4. The communication scheduling method based on PON physical layer sequential aggregation according to claim 3, characterized in that, In S65, after the logical fragmentation of the target network terminal device (NTD) is completed and aggregated sequentially on the backup target, if the aggregation result needs to be transmitted from the current optical line terminal (OLT) to the parent domain, the cross-domain overflow requirement is marked, whitelist conversion and size verification are performed on the aggregation result, and an overflow audit record containing the current time, the current OLT identifier, the converted data and the parent domain target address is generated. This record is then appended to the chained audit record set, and the converted data is transmitted to the parent domain target address.

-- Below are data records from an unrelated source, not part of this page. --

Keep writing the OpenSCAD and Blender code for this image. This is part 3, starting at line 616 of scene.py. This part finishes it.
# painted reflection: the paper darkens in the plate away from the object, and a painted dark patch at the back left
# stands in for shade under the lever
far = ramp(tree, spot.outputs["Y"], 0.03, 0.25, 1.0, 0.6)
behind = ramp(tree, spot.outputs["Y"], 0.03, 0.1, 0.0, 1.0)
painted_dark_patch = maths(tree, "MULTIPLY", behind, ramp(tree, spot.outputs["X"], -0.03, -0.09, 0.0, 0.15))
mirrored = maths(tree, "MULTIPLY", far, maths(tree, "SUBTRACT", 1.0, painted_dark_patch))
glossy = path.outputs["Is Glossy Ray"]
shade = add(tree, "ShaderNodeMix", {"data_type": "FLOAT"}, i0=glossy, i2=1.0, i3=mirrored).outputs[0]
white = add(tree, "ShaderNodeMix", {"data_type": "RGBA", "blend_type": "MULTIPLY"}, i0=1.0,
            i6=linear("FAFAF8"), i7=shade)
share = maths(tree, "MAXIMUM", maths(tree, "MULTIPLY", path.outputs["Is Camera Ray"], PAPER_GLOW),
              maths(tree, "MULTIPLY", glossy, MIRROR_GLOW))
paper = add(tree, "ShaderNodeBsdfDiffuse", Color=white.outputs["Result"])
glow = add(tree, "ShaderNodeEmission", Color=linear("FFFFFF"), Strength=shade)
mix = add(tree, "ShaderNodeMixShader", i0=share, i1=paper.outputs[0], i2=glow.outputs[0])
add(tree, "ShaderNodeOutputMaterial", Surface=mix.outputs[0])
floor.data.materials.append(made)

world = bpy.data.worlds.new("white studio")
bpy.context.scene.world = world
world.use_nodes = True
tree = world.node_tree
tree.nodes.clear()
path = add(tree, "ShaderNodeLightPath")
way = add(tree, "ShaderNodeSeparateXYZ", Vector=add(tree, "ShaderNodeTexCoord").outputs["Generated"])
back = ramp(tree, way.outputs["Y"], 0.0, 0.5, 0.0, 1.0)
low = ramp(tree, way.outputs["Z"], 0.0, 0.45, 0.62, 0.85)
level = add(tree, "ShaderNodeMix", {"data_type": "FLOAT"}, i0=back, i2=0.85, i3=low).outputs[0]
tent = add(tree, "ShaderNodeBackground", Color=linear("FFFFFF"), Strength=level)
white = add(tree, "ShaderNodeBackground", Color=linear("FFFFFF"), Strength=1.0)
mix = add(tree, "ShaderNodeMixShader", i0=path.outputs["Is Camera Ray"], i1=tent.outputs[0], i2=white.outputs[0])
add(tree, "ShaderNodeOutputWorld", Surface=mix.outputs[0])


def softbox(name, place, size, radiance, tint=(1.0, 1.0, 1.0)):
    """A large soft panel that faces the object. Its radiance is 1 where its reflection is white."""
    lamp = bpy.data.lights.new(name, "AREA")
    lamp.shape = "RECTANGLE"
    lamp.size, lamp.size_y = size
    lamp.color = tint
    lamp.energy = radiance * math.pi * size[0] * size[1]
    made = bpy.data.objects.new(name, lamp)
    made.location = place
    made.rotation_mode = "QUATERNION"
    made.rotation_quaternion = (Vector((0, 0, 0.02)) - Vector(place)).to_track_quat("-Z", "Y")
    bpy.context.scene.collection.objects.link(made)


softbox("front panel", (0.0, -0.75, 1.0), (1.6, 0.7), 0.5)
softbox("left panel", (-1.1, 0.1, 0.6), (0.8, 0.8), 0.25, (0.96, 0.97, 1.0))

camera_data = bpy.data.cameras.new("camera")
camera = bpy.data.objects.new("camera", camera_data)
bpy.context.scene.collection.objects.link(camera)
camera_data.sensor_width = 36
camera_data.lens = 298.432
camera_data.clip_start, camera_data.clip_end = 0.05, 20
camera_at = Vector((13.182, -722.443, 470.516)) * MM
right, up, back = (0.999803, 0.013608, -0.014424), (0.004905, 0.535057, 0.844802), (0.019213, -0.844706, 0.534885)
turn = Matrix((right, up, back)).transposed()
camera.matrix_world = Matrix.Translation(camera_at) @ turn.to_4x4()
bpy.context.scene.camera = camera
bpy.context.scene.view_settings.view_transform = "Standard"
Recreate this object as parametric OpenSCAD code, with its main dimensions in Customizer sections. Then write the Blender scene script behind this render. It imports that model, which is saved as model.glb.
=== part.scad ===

5. A PON-based physical layer sequential aggregation communication scheduling system, implemented based on the PON-based physical layer sequential aggregation communication scheduling method according to any one of claims 1 to 4, characterized in that, include: The physical-logical isomorphic mapping module is used to construct the physical network graph of the optical distribution network (ODN), divide the physical node set in the physical network graph into computing power collaborative clusters (PON-Cluster), and establish a physical-logical isomorphic mapping from the logical topology graph of the distributed inference task to the physical network graph to obtain the target network terminal device (NTD). The task distribution module is used to generate logical fragments for the distributed inference tasks to be processed, determine the expected aggregation order of the logical fragments, and distribute each logical fragment to the corresponding target network terminal device (NTD). The panoramic ledger construction module is used to periodically embed an in-band real-time state vector into the extended XGEM frame header of each target network terminal device (NTD) during execution and send it to the optical line terminal (OLT) to construct a dynamic panoramic ledger. The reverse scheduling module is used on the optical line terminal (OLT) to predict the completion time of each logical segment based on the dynamic panoramic ledger, and generate an authorization window sequence that satisfies phase-locked loop and in-order constraints. The authorization execution module is used to broadcast the authorization window sequence to all target network terminal devices (NTDs). Each target network terminal device (NTD) uploads its logical fragment execution results within the settings of the corresponding authorization window and records the actual logical fragment order that arrives at the aggregation point. The audit module is used to generate and store audit records in each scheduling cycle of the optical line terminal (OLT) based on the logical fragmentation order of actual arrival at the aggregation point.